Abdullahi alias Grand Mullah says that through Elmi, communication was established with Wanjala and Ndung’u with a view to channel bribes for a positive and intended outcome in Mohamed’s favour.
He says Elmi met in early January to plan how they would assist Mohamed get a favourable outcome from the Supreme Court.
He says Bardad contacted Elmi using her mobile phone after which Keynan’s driver, Chemoi met with Elmi at Kencom House and they drove towards Yaya Centre to deliver money to Ndung’u’s associates.
Subsequent to the meeting, he adds, Elmi contacted Ndung’u several times, on her personal line and the two spoke.
Ahmednassir says the MP and Wanjala have a personal relationship.

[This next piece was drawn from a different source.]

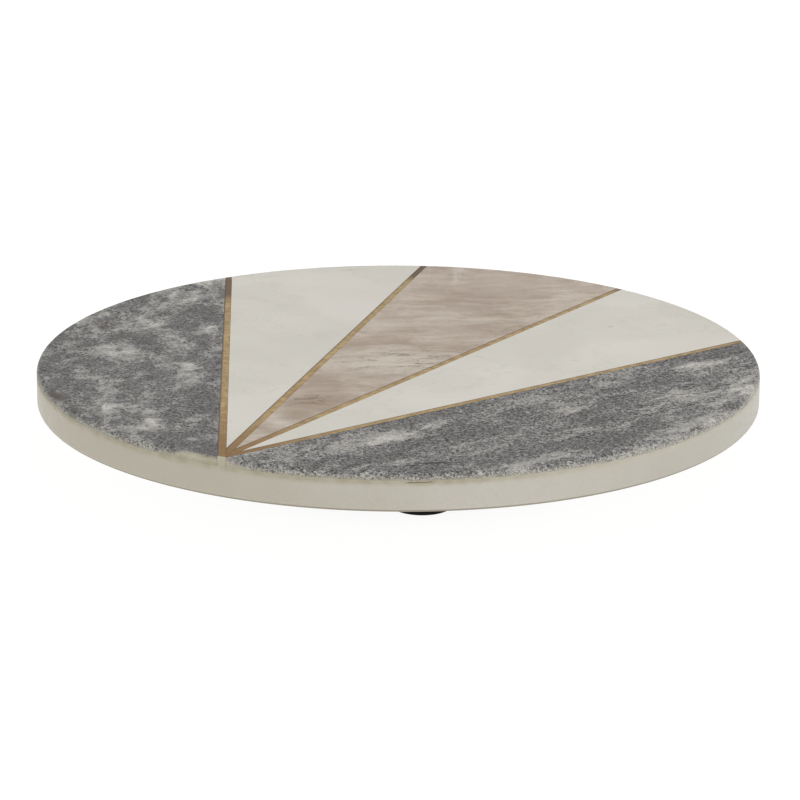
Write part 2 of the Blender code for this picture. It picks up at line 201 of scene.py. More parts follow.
# Screws and bushes: holes, threads, heads with a tapering cross recess, and each head's turn
WOOD_SCREW_HOLE = 2.05 * MM
MACHINE_SCREW_HOLE = 2.3 * MM
HEAD_RADIUS = 3.6 * MM
HEAD_HEIGHT = 1.8 * MM
CROWN_RADIUS = 0.6 * HEAD_HEIGHT
HEAD_FLAT_RADIUS = 0.35 * HEAD_RADIUS
TIP_SHARE = 0.35
WOOD_SHANK, WOOD_PITCH = 1.75 * MM, 1.3 * MM
MACHINE_SHANK, MACHINE_PITCH = 2.0 * MM, 0.7 * MM
THREAD_DEPTH = 0.45 * MM
THREAD_RUN_OUT = 0.2 * MM
ROWS_PER_TURN = 6
CROSS_WIDTH = 0.84 * MM
CROSS_MOUTH_REACH = 0.52 * HEAD_RADIUS
CROSS_FLOOR_REACH = 0.24 * HEAD_RADIUS
CROSS_FLOOR = -0.28 * HEAD_HEIGHT
DRIVE_TURNS = (12, 71, 38, 55)
KNURL_SHARE = 0.03
KNURL_REACH = 0.1 * MM
BUSH_EDGE = 0.3 * MM
WASHER_EDGE = 0.2 * MM
CAGE_EDGE = 0.35 * MM


# Mesh helpers -----


def polar(radius, azimuth, height=0.0):
    angle = math.radians(azimuth)
    return Vector((radius * math.cos(angle), radius * math.sin(angle), height))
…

They were both in London in April 2018 when they were conferred with Honourary Doctorates by the Commonwealth University, London.
He argues that as a result of the communication, the decision of the Supreme Court leaked and bloggers allied to Mohamed posted the outcome before the judges walked into the Supreme Court, at 14.55 hours on February 15 2019 to deliver judgment.
He notes that Mohamednur Dima under the Facebook pseudonym Amor Mia posted a series of posts detailing the result before Maraga and Wanjala walked in to deliver the judgment of the court.
He cites some of the post as: At 09.23 hrs- “Mwalimu usijali tano yako kamili”, At 14.45 hrs- “Win for Mwalimu”; At 14.51 hrs- “Mwalimu 4 against 2” and at 15.00 hrs- “Maraga and Lenaola are for dissenting voice while the other four
are for contrary”.
The lawyer states that clause 5 (3) of the judicial code of conduct prohibits a judge from initiating or considering ex-parte communications on matters before the court or matters that are likely to be brought before the court.
He adds that pursuant to clause 7 (1) of the judicial code of conduct, propriety and the appearance of propriety are essential to the performance of judicial duties and pursuant to clause 7 (2) of the judicial code of conduct, a judge is obligated to avoid impropriety and the appearance of impropriety in all the judge’s affairs.
Grand Mullah states that during the pendency of proceedings before the Supreme Court, there have been corrupt dealings between Mohamed through others, and some judges.
He says an MP through his personal relationship with Wanjala was the conduit of bribes to the judges.
The lawyer says sometimes in September 2018, an exchange of a Sh75 million bribe took place at Jomo Kenyatta International Airport parking base.
The exchange took place between Sheikh Yunis Ibrahim of Yunis Osman and Mwiti Advocates, and Wanjala.
He adds that Yunis drove to JKIA in a Toyota Land Cruiser V8 vehicle with a box packed with Sh75 million in US dollars in the vehicle trunk.
At the airport, Yunis pulled up alongside a Prado with tinted windows.
The driver of the Prado picked the box of money and took towards the Prado to pass it to the occupant of the vehicle.
On opening the door of the vehicle, Wanjala was seated inside the vehicle.
In early January 2019, he adds, the governor instructed the firm of Abdullahi Gitari and Odhiambo, one of his advocates in Pet 7/2019, to urgently sell a property.
The property was sold for Sh60 million with the vendor being the governor’s son.
The property in question was registered under the government lands Act; N 48 (Vol) Folio No 436/41, File No 422.
Grand Mullah says though the transaction was for sale of land at Sh60 million, the petitioner has information that the money paid was Sh300 million.
He says the purpose of the urgent sale was to raise money for bribes to Supreme Court judges.
During the time this transaction was executed, the delivery of the judgment of the Supreme Court was delayed.
He says once the transaction was completed and money paid to the vendor, a series of money transfers were done by the firm of Abdullahi Gitari and Odhiambo to Mohamed Hassan Mire, Dayib Ali Noor and Yussuf Mohamed Omar, all having local bank accounts.
The transactions done on or about the week of February 4-7 2019 were meant to completely seal the deal, he avers.
He goes on to state that February 11 2019 at between 3-4 pm at a bank in Eastleigh, the governor’s son withdrew Sh15 million which was given to an MP to pass on to Wanjala.
The money was withdrawn from an account of a company associated with the governor’s son.
Ahmednassir states that on February 8, at a local bank, through the account of a law firm that does considerable work for the county government of Wajir and the governor, substantial sums of money were withdrawn for purposes of treating the judges and buying their influence.
Through the above persons, he adds, the proceeds of the sale of land were channeled to Ndung’u and Wanjala to obtain a judgment favourable to the governor.
He avers that Mohamed had been to the Safaricom VIP Centre more than 40 times between mid-January and end of February 2019 to try and tamper with call records and/or erase the trail of communication between parties associated with him and the judges and their associates.
The lawyer points out that in early March, Kheira received a call where the caller threatened to swear an affidavit detailing the corruption and go public unless he received Sh2 million.
This is not the first time the Supreme Court judges are being accused of corruption.